The reason that’s a “so what” element is that every game I’ve been able to recall offhand has a “pressure” goal for the climax. You know it’s coming, and more often than not it’s at least theoretically it’s better sooner than later. At least, that’s the story. In reality, regardless how many quests you complete or side quests you pursued, you get to the climax Just In Time — and it’s pretty much always the same climax. Yes, even in KotOR, you had to Board the Ship, Meet your Love (whether you save or kill her), and defeat The Big Villain — and regardless of how long you took you get to that scenario Just In Time.
Players know this. It’s Built In. There may be stages with timers and such but for RPGs the exploration Just Doesn’t Matter.
I would like to suggest a small innovation. Make the time matter. No, I don’t mean a count-down clock after which you are Too Late, but… ok, let’s see if I can vary DA:O without spoiling anything that isn’t common knowledge already.
When you get to the final battle, you have a bunch of armies thanks to the main quests, and you have the Big Boss, a couple of Secondary Bosses, and a range of trash and tough fights getting to each of them. You have the same amount of bosses and pretty much the same trash and fights regardless of whether you stopped to kill dragons or saved children or rejoined lovers or anything else or not. I don’t know (and wouldn’t say if I did), but I can guess that IF you can skip one of the main quests and so not have that army show up, you STILL have the same number of bosses and mobs.
Now this is adjusted behind the scenes in that enemies are tweaked to your level. Oh, there’s a bit more than that (fascinating stuff, really, involving area limits and floors and ceilings for various mobs) but that’s basically it. Because of the floor you need a certain level of skill and talent to even think of taking the Final Boss, but even so it’s all BEHIND THE SCENES.
I propose adding something and putting it right out front. Let’s take DA:O. You allegedly are arriving to attack a Darkspawn Army that has attacked and taken part of The City – just not all of it (yet). What if… What if while you are dithering about getting levels and toys and such, the Darkspawn is also growing? What if every side-quest completed added more spawn, with a certain quantity of increase bringing not only a boss but a larger chunk of the city taken? What if you don’t HAVE to take every main quest, and each one you skip balances the fact you don’t get That Special info/ability/tool with the fact the Darkspawn isn’t as fully invested in the city? Yes, I’m proposing that some players would have the ability to ride straight from the Origin to the Final Battle (maybe with one or two mandatory scene-setters) to see if their level 3 kiddie can take a level 16 (or 18 or whatever it’s “floor” is set to be) ArchDemon after punching through all the level 6 (or again “floor”) members of the minimal force enemy “army”.

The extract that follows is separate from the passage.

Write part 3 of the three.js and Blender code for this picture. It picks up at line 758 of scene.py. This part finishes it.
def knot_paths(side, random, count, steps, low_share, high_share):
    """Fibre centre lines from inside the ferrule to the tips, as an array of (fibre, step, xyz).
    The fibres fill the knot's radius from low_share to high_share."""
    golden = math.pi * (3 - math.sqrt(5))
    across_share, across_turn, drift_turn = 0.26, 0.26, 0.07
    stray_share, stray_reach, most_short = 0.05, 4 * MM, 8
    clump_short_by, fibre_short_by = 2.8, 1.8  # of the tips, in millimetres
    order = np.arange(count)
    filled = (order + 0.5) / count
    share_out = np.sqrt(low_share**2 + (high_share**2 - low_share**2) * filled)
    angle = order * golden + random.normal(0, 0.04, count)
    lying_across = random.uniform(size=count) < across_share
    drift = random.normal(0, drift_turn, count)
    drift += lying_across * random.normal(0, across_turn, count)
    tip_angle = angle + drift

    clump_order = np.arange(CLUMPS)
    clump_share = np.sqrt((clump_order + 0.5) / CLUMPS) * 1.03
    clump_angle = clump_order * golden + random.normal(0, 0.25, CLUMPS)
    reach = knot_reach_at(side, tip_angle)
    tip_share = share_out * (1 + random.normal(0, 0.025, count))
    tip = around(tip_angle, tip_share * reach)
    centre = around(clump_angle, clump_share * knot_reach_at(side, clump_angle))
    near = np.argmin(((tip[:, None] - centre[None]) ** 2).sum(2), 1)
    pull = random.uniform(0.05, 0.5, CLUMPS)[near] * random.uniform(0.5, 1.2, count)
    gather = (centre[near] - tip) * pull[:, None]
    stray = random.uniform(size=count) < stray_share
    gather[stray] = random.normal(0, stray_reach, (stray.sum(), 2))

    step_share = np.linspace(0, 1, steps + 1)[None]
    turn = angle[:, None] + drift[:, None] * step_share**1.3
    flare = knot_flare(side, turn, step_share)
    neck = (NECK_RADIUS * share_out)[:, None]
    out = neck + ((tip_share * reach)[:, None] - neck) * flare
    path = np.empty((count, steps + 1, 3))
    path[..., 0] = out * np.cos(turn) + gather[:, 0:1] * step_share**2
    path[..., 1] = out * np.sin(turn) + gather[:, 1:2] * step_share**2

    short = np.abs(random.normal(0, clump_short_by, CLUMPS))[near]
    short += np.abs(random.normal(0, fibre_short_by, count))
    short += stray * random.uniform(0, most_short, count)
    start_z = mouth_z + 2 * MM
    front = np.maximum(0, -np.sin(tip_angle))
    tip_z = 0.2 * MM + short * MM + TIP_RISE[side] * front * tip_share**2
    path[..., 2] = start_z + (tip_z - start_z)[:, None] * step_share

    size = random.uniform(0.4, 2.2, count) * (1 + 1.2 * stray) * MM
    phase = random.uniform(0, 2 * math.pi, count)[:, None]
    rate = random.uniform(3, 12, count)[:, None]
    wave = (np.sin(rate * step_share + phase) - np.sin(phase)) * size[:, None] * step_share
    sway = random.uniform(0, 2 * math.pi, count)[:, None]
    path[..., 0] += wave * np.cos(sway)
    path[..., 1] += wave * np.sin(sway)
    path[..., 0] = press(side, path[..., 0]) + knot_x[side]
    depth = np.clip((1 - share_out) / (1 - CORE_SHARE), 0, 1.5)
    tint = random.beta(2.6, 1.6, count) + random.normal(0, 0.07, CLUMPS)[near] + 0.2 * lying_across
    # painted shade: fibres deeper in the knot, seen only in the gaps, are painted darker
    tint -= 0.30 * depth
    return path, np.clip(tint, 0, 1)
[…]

It would, I suspect, be easy to do poorly – but that’s typical. There are games with climaxes where time might be the more significant element. There are tricks to apply, such as “the final countdown clock doesn’t start till the bad guy knows you exist and are aiming to defeat him.” Some cases of ‘final battle’ (KotOR) are just flat going to be unavoidable.
But I believe the additional pressure – minor though it might be – will enhance replay. Sure, you can develop your character to UUUber, but it might be easier and better if you bite the bullet a little earlier.
A variation is to have side quests tick against the relative main quest. Here, sometimes, time may matter. Or it’s just how many side quests you do. You can increase this, with GREAT difficulty, by having side quests matter to the main quest. For example…
You do not rescue a child from a demonic possession. Therefor the father doesn’t give you the route that lets you surprise the main quest boss and bypass a bunch of traps. Same child, this time you say ‘screw it’ and let the demon fully possess the child in exchange for an amulet that boosts your spellpower. You get to the final battle only to discover that demon (in the child) is part of the enemy’s retinue. You destroy the demon, rescuing the child from its possession. The demonic boss is alerted due to the magical ties. Or you can just skip the possession quest entirely, in which case you walk up the main approach, through the traps, and face a boss that realized you were there shortly before you opened the door but not enough to PREPARE for you — and without some nasty members of the retinue, too.
Let the side quests – many of them if not most of them – have an impact beyond xp and loot. Let them matter even if they’re NOT chosen.
Let the timing matter, and I think the RPGs will move yet another level up in popularity and involvement. Not to mention the fact it increases replay value — and that in turn hits the bottom line. I think it’s a good deal.